The protest didn’t amount to much, but that hardly mattered. The point, in the case of Pastor Mark Driscoll of Mars Hill Church, was made and it won’t be let go.

Driscoll’s church (he founded it a decade ago) is one of the largest in Seattle, with a congregation of about 5,000 at three campuses at Ballard, Shoreline and West Seattle – a megachurch. He is a speaker of national influence, and locally has been highly visible as a religion columnist in the Seattle Times. Combine that with the increasingly direct role religious organizations and leaders play in our culture and politics, and you have a figure highly influential in public affairs. What he says has effect beyond the religious instruction of a congregation; it ripples through the larger society.

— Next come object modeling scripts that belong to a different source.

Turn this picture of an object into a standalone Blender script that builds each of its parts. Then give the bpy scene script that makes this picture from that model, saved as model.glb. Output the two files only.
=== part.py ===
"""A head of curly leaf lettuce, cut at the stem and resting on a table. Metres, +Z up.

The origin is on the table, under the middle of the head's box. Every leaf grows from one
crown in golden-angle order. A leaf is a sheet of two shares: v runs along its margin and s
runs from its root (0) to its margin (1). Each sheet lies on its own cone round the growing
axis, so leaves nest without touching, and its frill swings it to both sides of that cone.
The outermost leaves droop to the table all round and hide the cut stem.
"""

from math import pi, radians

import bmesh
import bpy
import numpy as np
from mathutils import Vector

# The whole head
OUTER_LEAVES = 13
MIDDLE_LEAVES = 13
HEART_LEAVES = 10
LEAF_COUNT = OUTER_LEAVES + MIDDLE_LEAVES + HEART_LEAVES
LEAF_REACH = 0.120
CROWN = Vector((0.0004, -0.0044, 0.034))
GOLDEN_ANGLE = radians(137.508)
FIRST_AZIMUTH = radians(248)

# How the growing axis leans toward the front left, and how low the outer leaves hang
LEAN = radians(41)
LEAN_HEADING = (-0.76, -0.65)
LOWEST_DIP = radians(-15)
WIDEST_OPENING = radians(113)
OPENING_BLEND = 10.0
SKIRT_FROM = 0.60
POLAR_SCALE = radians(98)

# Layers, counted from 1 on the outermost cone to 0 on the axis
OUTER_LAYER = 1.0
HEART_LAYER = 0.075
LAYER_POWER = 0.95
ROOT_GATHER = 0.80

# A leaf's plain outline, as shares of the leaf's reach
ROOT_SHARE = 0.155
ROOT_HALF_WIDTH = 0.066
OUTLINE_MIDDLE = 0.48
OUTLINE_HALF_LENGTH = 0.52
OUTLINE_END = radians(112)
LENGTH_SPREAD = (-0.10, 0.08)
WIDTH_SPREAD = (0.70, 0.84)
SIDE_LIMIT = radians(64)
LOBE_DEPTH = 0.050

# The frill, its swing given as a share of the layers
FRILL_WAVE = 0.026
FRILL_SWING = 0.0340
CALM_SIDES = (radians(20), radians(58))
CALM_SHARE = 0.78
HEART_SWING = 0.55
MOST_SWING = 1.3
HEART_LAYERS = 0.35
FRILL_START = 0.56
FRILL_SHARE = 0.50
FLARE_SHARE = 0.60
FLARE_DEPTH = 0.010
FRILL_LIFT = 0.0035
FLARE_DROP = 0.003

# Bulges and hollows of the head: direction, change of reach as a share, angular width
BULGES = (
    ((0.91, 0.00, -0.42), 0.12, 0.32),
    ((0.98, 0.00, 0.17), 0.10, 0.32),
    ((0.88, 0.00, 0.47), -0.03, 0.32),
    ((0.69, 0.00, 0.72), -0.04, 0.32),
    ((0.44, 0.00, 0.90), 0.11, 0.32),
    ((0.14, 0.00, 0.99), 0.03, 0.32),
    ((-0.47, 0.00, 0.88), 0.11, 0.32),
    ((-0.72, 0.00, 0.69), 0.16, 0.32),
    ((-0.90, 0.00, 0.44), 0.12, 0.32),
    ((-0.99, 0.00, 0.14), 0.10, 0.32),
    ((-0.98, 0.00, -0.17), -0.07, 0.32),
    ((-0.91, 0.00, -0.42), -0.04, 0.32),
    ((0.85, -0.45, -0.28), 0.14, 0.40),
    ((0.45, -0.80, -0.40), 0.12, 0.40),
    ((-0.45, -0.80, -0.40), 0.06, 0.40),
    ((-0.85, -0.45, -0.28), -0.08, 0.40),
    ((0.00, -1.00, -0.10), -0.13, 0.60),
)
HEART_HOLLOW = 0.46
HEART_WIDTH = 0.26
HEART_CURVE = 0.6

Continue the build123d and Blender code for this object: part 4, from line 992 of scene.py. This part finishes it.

That Driscoll would comment after the recent scandal involving fellow pastor Ted Haggard – who has ackowledged buying illegal drugs from a male prostitute – would be expected. His exact comments, posted in a blog but not delivered, apparently, in a sermon, set teeth on edge: “It is not uncommon to meet pastors’ wives who really let themselves go . . . A wife who lets herself go and is not sexually available to her husband … is not responsible for her husband’s sin, but she may not be helping him either.” (You wonder what Driscoll’s wife thought of that. )

(The roles of the sexes seem to bring out the controversial in Driscoll; in another blog, he remarked (after Episcopal church leaders chose a woman as bishop), “If Christian males do not man up soon, the Episcopalians may vote a fluffy baby bunny rabbit as their next bishop to lead God’s men.”)

In response, a protest was brought on Sunday by the group People Against Fundamentalism, which blasted him. Driscoll’s quick response was an apology, a smart move letting air out of the balloon: “But I also learned that as my platform has grown, so has my responsibility to speak about my convictions in a way that invites other people to experience charity from me, which means inflammatory language and such need to be scaled back.” Also by then, the Times had decided to end Driscoll’s religion column (the recent controversy not being the reason why, editors said).

All of which suggests a lower profile for Driscoll in the months ahead.

Maybe. The basic principles and ideas under dispute and debate here are the kind of kindling that need only a small match.